It took a great deal of effort and persuasion to get Mark out of the house. Even with a category 4 hurricane bearing down on Water’s Edge as a direct hit, Mark was convinced that we should stay. I was not so convinced. It took a lot of cajoling, bullying and phone calls from friends before he finally gave in and said that he would leave. We left for a friend’s house out on the west side of the island on Wednesday evening.
I woke around 3:00am Thursday to the arrival of the hurricane. The sound of the wind is something truly alien. A keening and moaning that has not peaks and troughs - just a steady, grinding constancy. Waking up to it is bad enough, but enduring twelve hours of it without really knowing what is going on outside causes extreme anxiety. You long for just one moment of quiet.
I was frightened to leave when the storm was still raging. I knew that by 4:00pm the worst had past but the wind was still howling, the trees were still bending and we had no idea what to expect outside of the walls of our luxury hurricane shelter. It took us two hours to drive the five miles or so back to Water’s Edge. There were so many downed trees and power lines that most regular routes were completely cut off. When we managed to get to an open route in the more urban area downtown we were cut off by the flooding. The water was a few feet high on most roads and abandoned cars were everywhere along the route. We finally managed to arrive at Water’s Edge - not knowing that the worst was before us.
Although we had just had a two hour first-hand experience of the extent of the devastation on the island, I really expected Water’s Edge to be fine. After all, the house has stood on the waterfront for nearly 100 years. Even though this was probably the strongest direct hit that the house had ever endured it had been through many a storm with nothing more than a ruined garden and some tipped over pots. I was horribly wrong.
As we pulled in to the driveway I immediately noticed that the picket fence along the front wall, the only privacy between the house and the road, was in pieces in the driveway, crushing the bushes that border the front wall and demolished under the fallen branches of the heavy sea-grape tree. OK, a fence, we can deal with that. I looked up at the roof to see a large patch of roof tiles missing, they were scattered about the front garden and driveway, but the roof looked pretty intact. Still not so bad.
I snapped some photos and told Mark that I wanted to see the back so I walked through the side gate (we had wedged it open to try and mitigate flooding and give the water a clear path) through to the back patio. What back patio? As soon as I turned the corner I knew something had gone horribly wrong. At my feet as I came through the side alley was a huge pile of concrete patio tiles. No chance of putting them back though. The entire bottom patio was gone. Gone, as in the only thing in front of me where half of our outdoor space used to be was a bed of coral and a palm tree - miraculously still standing in a small piece of remaining concrete. The sea wall had been more than compromised, it has been washed away. And along with our sea wall Hurricane Matthew washed away my hope that we would escape major damage. Mercifully the pool managed to survive but the sea wall, all of the bottom patio, 50% of the top patio, the floor of the bar, the roof of the bar, the interior wall of the patio, the pool equipment, the generator and more were completely destroyed or severely compromised (enough to require removal or major work).
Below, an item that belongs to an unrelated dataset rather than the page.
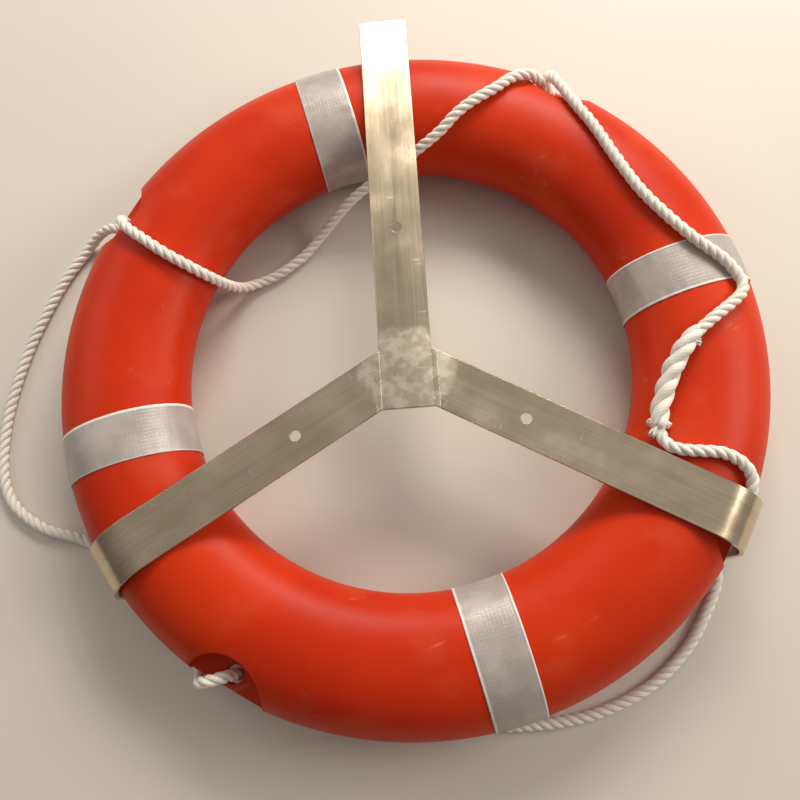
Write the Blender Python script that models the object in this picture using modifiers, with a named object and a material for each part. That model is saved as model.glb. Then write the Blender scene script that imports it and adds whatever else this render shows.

Water’s Edge is a beautiful place. It’s a house that we worked hard to own and work very hard to keep. To see the beauty snatched away so suddenly leaving such emptiness in it’s place was rough. The scary part is that I know that if Mark had stayed in the house during the storm he would have definitely gone outside to find out what was making so much noise (concrete slabs bashing against the outside wall of the bedroom). He would have gone through the back door of the garage and been instantly washed away in what was a fifteen foot sea surge. The water had actually poured through the bottom floor windows of the house, although thanks to our hurricane shutters the flooding was minimal. In the midst of disappointment we could be grateful that we both had our health and that the house itself suffered nothing more than a few inches of water. Thankfully we had put up all of the furniture so all of the rug and furniture were fine.
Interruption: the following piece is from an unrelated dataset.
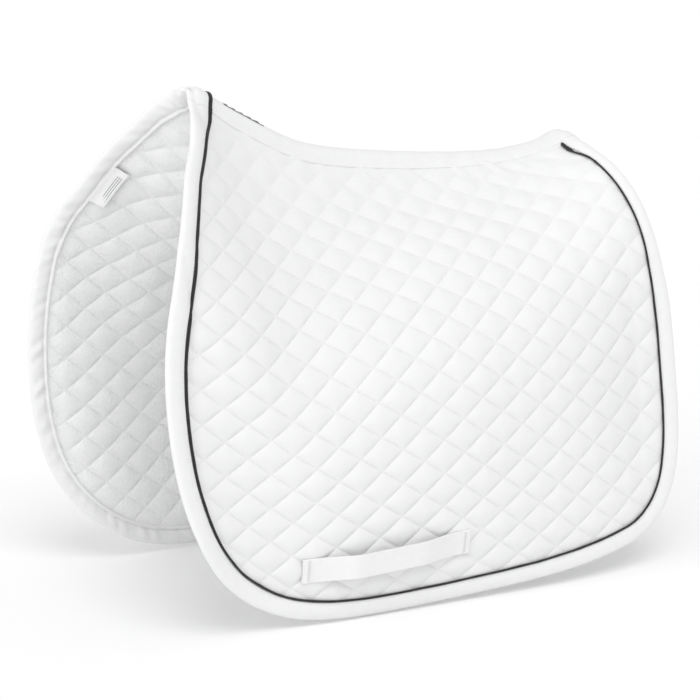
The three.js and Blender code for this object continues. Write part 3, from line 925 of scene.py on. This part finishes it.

It is now twelve days post storm and the aftermath has been difficult. When Matthew ripped away our patio he managed to rip away some of our pipes as well - which meant no water for the first week. Trying to clean up the interior of a house that has been flooded with sea water without fresh water is tough. For a week it smelled pretty badly in here. The power is still out. Twelve days after a hurricane there is still about only 60% of the power restored on the island and we have heard rumors of another few weeks for our ocean-front street. We managed to get a new generator installed yesterday which has had a tremendous positive impact on our sense of well-being (amazing what a hot shower can do for a person).
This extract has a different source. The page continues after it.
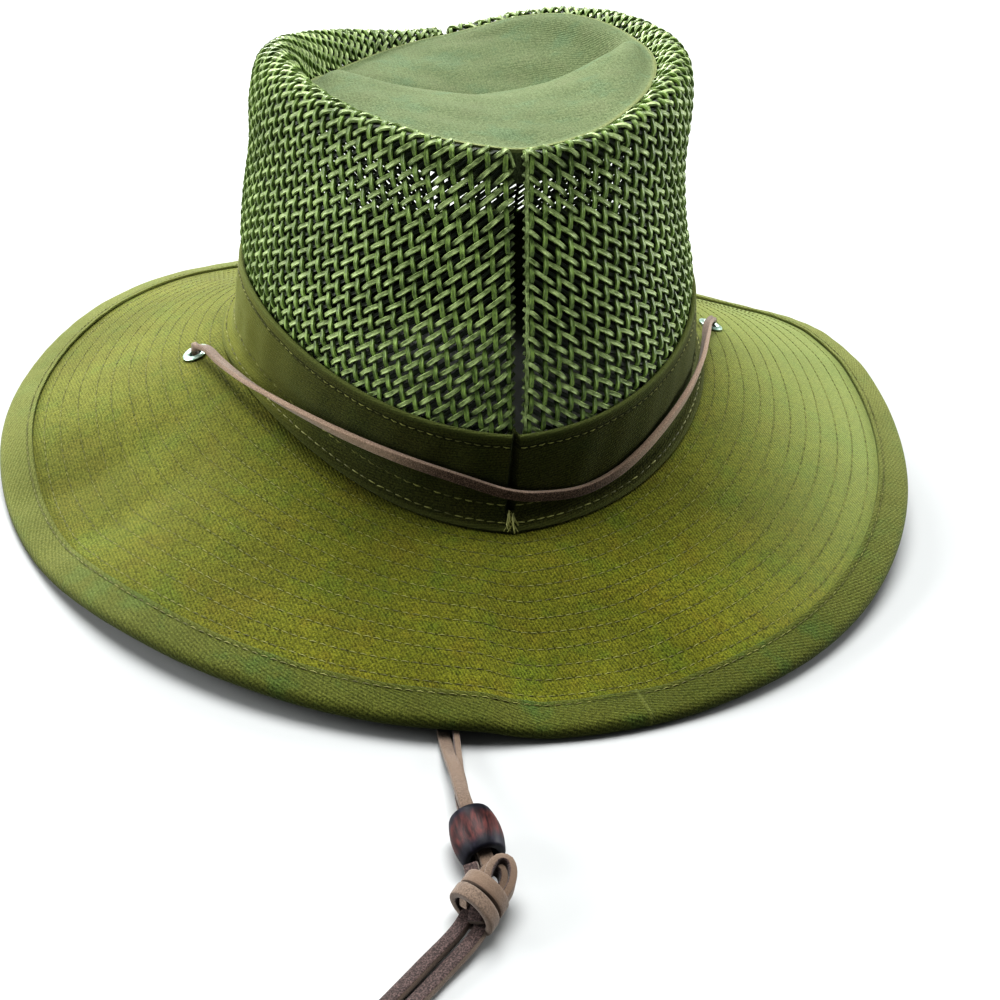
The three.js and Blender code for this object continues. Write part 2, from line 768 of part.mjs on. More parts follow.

Our rock star maintenance team jumped right in on the repairs. The roof was fixed immediately and the front fence pulled down and completely replaced. They have already started the major task of breaking up all of the concrete slabs and putting the rubble in as fill where the patio used to be. Unfortunately, the Bahamas weather has decided not to cooperate in the re-building of the sea wall. The winds are coming from the NE at about 17 mph for the last week so installing shuttering against the rush of tide and waves is an impossibility. We will just have to hope that the winds change so that we can move forward. At this point we are rushing against the clock trying to get the house back to useable for the next set of guests arriving November 20th.
Our plan was to leave on October 25th to join a friend’s surprise birthday weekend in Nashville. At this point everything seems up in the air. We had to pull our offer on a house in Jacksonville (no, we don’t have hurricane insurance) and we will probably change our return flights for after we get the house back together.